Why without Visibility there will never be Real Awareness, Genuine Understanding and Actual Inclusion
When was the last time you met someone, and you really weren’t sure what to say or do? How did it make you feel? Confused? A bit fearful that you might say the wrong thing? Why did this happen? Was it because you didn’t really understand how to interact with this person? Was it because you had never met anyone like them before?

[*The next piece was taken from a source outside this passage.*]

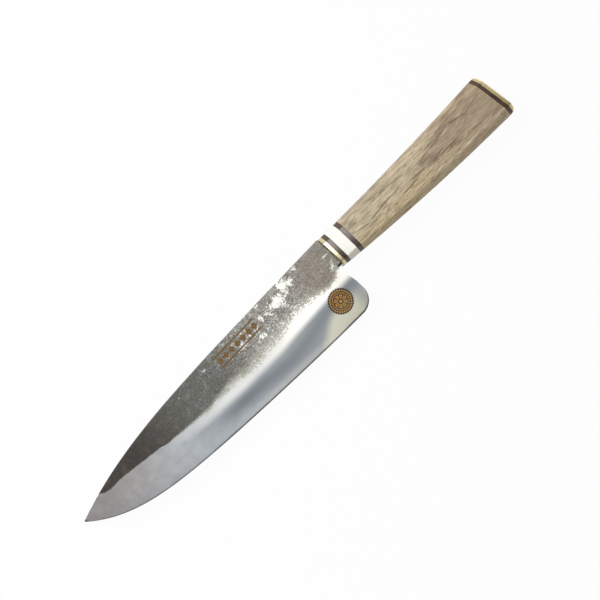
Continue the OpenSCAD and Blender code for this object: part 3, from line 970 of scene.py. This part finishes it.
def bone_white():
    """White collar with faint cream clouds and short fibres, like polished bone."""
    sh = Shader("white_collar_bone")
    cloud = sh.noise(0.22, 3.0, 0.55)
    fibre = sh.streaks(0.7, 3.6, 3.0, 0.6)
    colour = sh.mix(cloud, srgb(248, 247, 241), srgb(240, 237, 226))
    colour = sh.tint(colour, sh.step(fibre, 0.6, 0.75), 0.3, srgb(226, 219, 202))
    _, y, _ = sh.parts()
    # The lower facet is painted darker and warmer, as shade
    colour = sh.tint(colour, sh.step(y, -6.8, -8.2), 0.7, srgb(206, 196, 172))
    return sh.surface(colour, sh.blend(fibre, 0.22, 0.34), fibre, 0.008, 0.5)


def figure_lines(sh, x, y, z, sway, gaps):
    """How dark the figure's long lines make the wood: wavering, and broken where gaps says."""
    drift = sh.times(sh.minus(z, NEAR_FACE), LINE_DRIFT)
    level = sh.plus(sh.plus(y, drift), sway)
    total = 0.0
    for (x0, y0), (x1, y1), width, amount in FIGURE_LINES:
        middle = sh.node("ShaderNodeMapRange", x, x0, x1, y0, y1).outputs[0]
        off = sh.absolute(sh.minus(level, middle))
        line = sh.times(sh.step(off, width, 0.2 * width), amount)
        ends = sh.hump(x, x0 - 2.0, x0 + 2.0, x1 - 2.0, x1 + 2.0)
        total = sh.larger(total, sh.times(line, ends))
    return sh.times(total, gaps)


def walnut():
    """Pale walnut: rings that close in arches round a greyer heart, golden and grey drifts,
    close lengthwise streaks and short dark pores."""
    sh = Shader("walnut_handle")
    x, y, z = sh.parts()
    sway = sh.streaks(0.03, 0.09, 3.0, 0.55)
    ripple = sh.streaks(0.09, 0.4, 3.0, 0.6)
    # Distance from the tree's heart, which rises through the handle towards the butt
    rise = sh.plus(sh.plus(y, -1.5), sh.times(sway, 6.0))
    heart = sh.plus(-2.0, sh.times(sh.minus(x, 74.0), 0.12))
    depth = sh.minus(z, heart)
    far = sh.plus(sh.length(rise, depth), sh.times(ripple, 2.6))
    year = sh.math("FRACT", sh.math("DIVIDE", far, 1.35))
    late = sh.hump(year, 0.2, 0.8, 0.86, 1.0)
    heartwood = sh.step(far, 15.0, 12.0)
    streak = sh.streaks(0.035, 0.6, 3.0, 0.6)
    fibre = sh.streaks(0.13, 2.0, 4.0, 0.7)
    pore_noise = sh.streaks(0.22, 1.7, 2.0, 0.5)
    pores = sh.step(sh.plus(pore_noise, sh.times(late, 0.05)), 0.6, 0.68)
    calm = sh.streaks(0.045, 0.2, 2.0, 0.5)
    lively = sh.times(sh.blend(sh.step(calm, 0.38, 0.6), 0.5, 1.0), sh.blend(heartwood, 1.0, 0.6))
    drift = sh.streaks(0.02, 0.14, 3.0, 0.5)

    colour = sh.mix(sh.step(x, 15.0, 135.0), srgb(191, 178, 151), srgb(176, 156, 127))
    golden = sh.times(sh.step(y, -2.0, -8.0), sh.step(x, 120.0, 60.0))
    colour = sh.tint(colour, golden, 0.7, srgb(180, 158, 117))
    grey = sh.times(sh.step(drift, 0.44, 0.58), sh.blend(golden, 0.5, 0.05))
    colour = sh.mix(grey, colour, srgb(160, 148, 128))
    colour = sh.tint(colour, heartwood, 0.75, srgb(150, 131, 108))
    edge = sh.hump(far, 12.2, 12.8, 13.2, 13.9)
    colour = sh.tint(colour, edge, 0.6, srgb(116, 97, 74))
    colour = sh.tint(colour, late, sh.times(lively, 0.3), srgb(126, 106, 80))
    colour = sh.tint(colour, sh.step(streak, 0.5, 0.66), 0.28, srgb(214, 198, 166))
    colour = sh.tint(colour, sh.step(streak, 0.5, 0.34), 0.26, srgb(132, 114, 90))
    colour = sh.tint(colour, sh.step(fibre, 0.5, 0.63), sh.times(lively, 0.75), srgb(222, 206, 174))
    colour = sh.tint(colour, sh.step(fibre, 0.48, 0.37), sh.times(lively, 0.72), srgb(118, 99, 76))
    waver = sh.plus(sh.times(sh.minus(sway, 0.5), 3.0), sh.times(sh.minus(ripple, 0.5), 0.9))
    lines = figure_lines(sh, x, y, z, waver, sh.blend(sh.step(fibre, 0.64, 0.48), 0.5, 1.0))
    colour = sh.mix(lines, colour, srgb(104, 84, 60))
    colour = sh.tint(colour, pores, sh.times(lively, 0.7), srgb(92, 74, 56))
    relief = sh.minus(fibre, sh.times(pores, 1.2))
    return sh.surface(colour, sh.blend(fibre, 0.42, 0.56), relief, 0.05, 0.6)


def dowel_wood():
    """Plain pale hardwood of the dowel inside the handle."""
    sh = Shader("dowel_wood")
    grain = sh.streaks(0.08, 1.6, 4.0, 0.6)
    fleck = sh.step(sh.streaks(0.5, 5.0, 2.0), 0.6, 0.7)
    colour = sh.mix(grain, srgb(222, 200, 160), srgb(196, 168, 124))
    colour = sh.tint(colour, fleck, 0.4, srgb(160, 128, 88))
    return sh.surface(colour, sh.blend(grain, 0.55, 0.7), grain, 0.03, 0.6)


def bedding():
    """Set resin round the tang, amber and slightly clouded."""
    sh = Shader("tang_bedding_resin")
    cloud = sh.noise(0.35, 3.0, 0.6)
    bubbles = sh.step(sh.noise(2.2, 1.0), 0.68, 0.74)
    colour = sh.mix(cloud, srgb(226, 206, 150), srgb(198, 172, 110))
    colour = sh.tint(colour, bubbles, 0.5, srgb(240, 230, 196))
    return sh.surface(colour, sh.blend(cloud, 0.22, 0.4), sh.plus(cloud, bubbles), 0.02, 0.5)


def dress_hidden_nodes():
    """The solids inside the handle keep their shape and get finished materials."""
    for name, material in (("core_dowel", dowel_wood()), ("tang_bedding", bedding()), ("butt_pins", brass())):
        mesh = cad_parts[name].data
        for k in range(len(mesh.materials)):
            mesh.materials[k] = material


# Stage, light and camera

def seen_directly(tree):
    """1 for rays from the camera, from a mirror or through glass, and 0 for those that only light."""
    rays = add_node(tree, "ShaderNodeLightPath").outputs
    seen = add_node(tree, "ShaderNodeMath", rays["Is Camera Ray"], rays["Is Glossy Ray"], operation="ADD")
    seen = add_node(tree, "ShaderNodeMath", seen.outputs[0], rays["Is Transmission Ray"],
                    operation="ADD", use_clamp=True)
    return seen.outputs[0]


def make_world():
    world = bpy.data.worlds.new("studio")
    bpy.context.scene.world = world
    world.use_nodes = True
    tree = world.node_tree

    def fade(value, low, high, start, stop):
        return add_node(tree, "ShaderNodeMapRange", value, low, high, start, stop,
                        interpolation_type="SMOOTHSTEP").outputs[0]

    light = tree.nodes["Background"]
    light.inputs["Color"].default_value = WHITE
    light.inputs["Strength"].default_value = SKY
    around = add_node(tree, "ShaderNodeTexCoord").outputs["Generated"]
    way = add_node(tree, "ShaderNodeSeparateXYZ", around).outputs
    ceiling = fade(way["Z"], 0.55, 0.9, 1.0, CEILING)
    wall = fade(way["Y"], 0.02, -0.16, 1.0, DIM_WALL)
    room = add_node(tree, "ShaderNodeMath", ceiling, wall, operation="MULTIPLY").outputs[0]
    by_camera = add_node(tree, "ShaderNodeLightPath").outputs["Is Camera Ray"]
    shown = add_node(tree, "ShaderNodeMath", room, by_camera, operation="MAXIMUM").outputs[0]
    backdrop = add_node(tree, "ShaderNodeBackground", WHITE, shown).outputs[0]
    choose = add_node(tree, "ShaderNodeMixShader", seen_directly(tree), light.outputs[0], backdrop)
    give(tree.nodes["World Output"].inputs["Surface"], choose.outputs[0])


def make_floor():
    mesh = bpy.data.meshes.new("floor")
    a, b = -FLOOR_HALF, FLOOR_HALF
    mesh.from_pydata([(a, a, 0), (b, a, 0), (b, b, 0), (a, b, 0)], [], [(0, 1, 2, 3)])
    floor = add_object("floor", mesh)
    material = bpy.data.materials.new("floor_white")
    material.use_nodes = True
    tree = material.node_tree
    tree.nodes.clear()
    paper = add_node(tree, "ShaderNodeBsdfDiffuse", (FLOOR_GREY, FLOOR_GREY, FLOOR_GREY, 1.0))
    glow = add_node(tree, "ShaderNodeEmission", WHITE, 1.0)
    share = add_node(tree, "ShaderNodeMath", seen_directly(tree), FLOOR_GLOW, operation="MULTIPLY")
    choose = add_node(tree, "ShaderNodeMixShader", share.outputs[0], paper.outputs[0], glow.outputs[0])
    add_node(tree, "ShaderNodeOutputMaterial", choose.outputs[0])
    mesh.materials.append(material)


def add_softbox(name, place, aim, size, power):
    lamp = bpy.data.lights.new(name, "AREA")
    lamp.shape = "RECTANGLE"
    lamp.size, lamp.size_y = size
    lamp.energy = power
    obj = add_object(name, lamp)
    obj.location = place
    obj.rotation_euler = (Vector(aim) - Vector(place)).to_track_quat("-Z", "Y").to_euler()


def make_lights():
    for box in SOFTBOXES:
        add_softbox(*box)


def make_camera():
    """The photograph's camera: high above the knife, turned so that the knife runs up to the right."""
    lens = bpy.data.cameras.new("camera")
    lens.sensor_width = 36.0
    lens.lens = 120.0
    lens.clip_start, lens.clip_end = 0.05, 20.0
    camera = add_object("camera", lens)
    back = (CAMERA_PLACE - CAMERA_TARGET).normalized()
    right = (CAMERA_RIGHT - back * CAMERA_RIGHT.dot(back)).normalized()
    turn = Matrix((right, back.cross(right), back)).transposed().to_4x4()
    camera.matrix_world = Matrix.Translation(CAMERA_PLACE) @ turn
    bpy.context.scene.camera = camera


bpy.context.scene.view_settings.view_transform = "Standard"
make_camera()
make_world()
make_floor()
make_lights()
make_blade()
make_front_stack()
make_handle_body()
make_butt()
dress_hidden_nodes()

When Do We Start To Use Stereotypes?
We always say that small children have no inherent biases or stereotypes, which is why they will talk to anyone and ask those embarrassing questions that make parents cringe. But over time biases both positive and negative develop as the influence of those around them shapes their attitudes and opinions. Unfortunately, it can happen very young. I have personal experience with my own daughter aged 4 of how quickly things can change from a friendship to overt exclusion in the playground. At that age it was clearly driven by the parents’ views. It’s perhaps even worse when so called friends refuse to call out their own children for bullying, perhaps in part because they know they shaped their child’s views. Every parent of a child with additional needs will have a story of lost friendships.
The Social Model of Disability
This is essentially what the social model of disability is built upon. The barriers that exist for people with disabilities come from the attitudes of the society they are part of. The stereotypes, the assumptions and the preconceptions of the person are the barriers, not their actual disability. It starts young with the language we use around children with disabilities for school purposes – they have special needs. Conversations about our children often start with reference to their diagnosis and so it comes to define them. When people can’t visually identify a diagnosis, they ask “What do they have” so they can put a child in a box with a label. My standard response has always been “it’s too complicated to explain to you,” which is code for there is absolutely no reason for me to share this with you other than it will make it easier for you to put her into whatever box you think fits her and makes your life easier.
Seeing Is Believing
The talk is of awareness and understanding, but awareness suggests seeing something and understanding suggests real interaction and conversations. So, before you can really have either of these you need visibility. There is a fabulous video called the Hiring Chain which is built on this premise that when we see people in a way we don’t expect our opinions are questioned and more importantly often changed.
The perceptions, particularly in the workplace of how people with additional needs, will perform a job role are often uninformed, with an emphasis on the concept of reasonable adjustments and how costly or time consuming these might be. However, there are few that haven’t at some point asked their employer for a reasonable adjustment themselves. If the pandemic has shown us one thing, it’s how easy it is to adapt the workplace and fundamentally change the way work is done.
Labels Make Things Easier, Not Better
We like labels because, let’s face it, life is easier if we can group things. But what this means to anyone with a disability is the label diminishes them as an individual and labels them “other” and encourages assumptions around their abilities, how independent they are, how much support they might need and, or worse still, how much sympathy they should be given.
Let’s Celebrate The Ordinary, Not The Extraordinary
You’ve probably seen an image in the last week of a person with additional needs being celebrated online for getting a job or doing a great job. There’s a reason these images are shared: because opinions need changing and there’s always the hope that other organisations might think well if they can do that so can we.
We fear what we do not see, which is why visibility is so important. That’s why organisations fighting for the rights of young people like my daughter share those images of a young person working somewhere, getting a job, doing what everyone else does every day but without the same fanfare. Why do they do this? Because it’s still a novelty which is a damning message about our society! Rather than sharing these success stories, wouldn’t it be great if it was ordinary to see an inclusive and diverse workforce?
Awareness and understanding are all very well, but what we all want is acceptance not based on our abilities (more often judged by others) but as a human being. Only by seeing individuals do we see the individual.